Should you close a division that reports a loss?

Not on the loss alone. The reported loss is usually after allocating a share of common costs, and those common costs do not disappear when the division closes — they reload onto the remaining divisions. If the division still has a positive divisional contribution (income minus its own controllable costs), closing it removes that contribution and makes total profit worse. Decide on contribution, and weigh non-financial factors like cross-selling, staff and customers.

What are common costs and why do they matter?
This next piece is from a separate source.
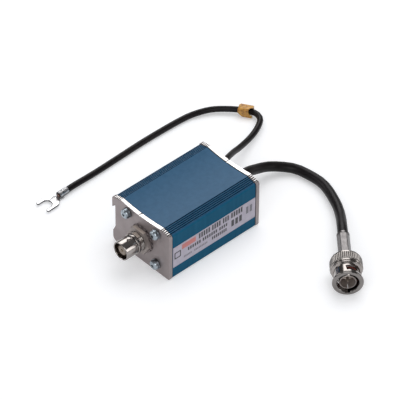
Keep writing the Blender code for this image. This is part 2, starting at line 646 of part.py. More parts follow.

Common costs are entity-wide costs — head office, administration, marketing, HR — shared across divisions because no single division causes them. They matter because they are allocated to divisions for reporting but remain payable regardless of any one division's fate. That persistence is exactly what creates the close-a-division trap: a division can look unprofitable only because of its allocated common costs while still contributing positively.

Study strategy

Exam move

Build the chapter around the divisional performance report, because it ties everything together. Learn the four responsibility centres and what each manager is held accountable for, then focus on investment centres: understand what profit, ROI and residual income each measure and, crucially, why ROI (a ratio) and RI (an absolute) can rank divisions differently and pull manager behaviour in different directions. Drill the close-a-division trap until it is automatic — common costs persist, so decide on contribution, not after-common-cost profit — and always add a non-financial caveat. Since Monash says you will not calculate ROI or RI, practise interpreting and recommending from a report rather than crunching numbers, using the lecture slides' framing.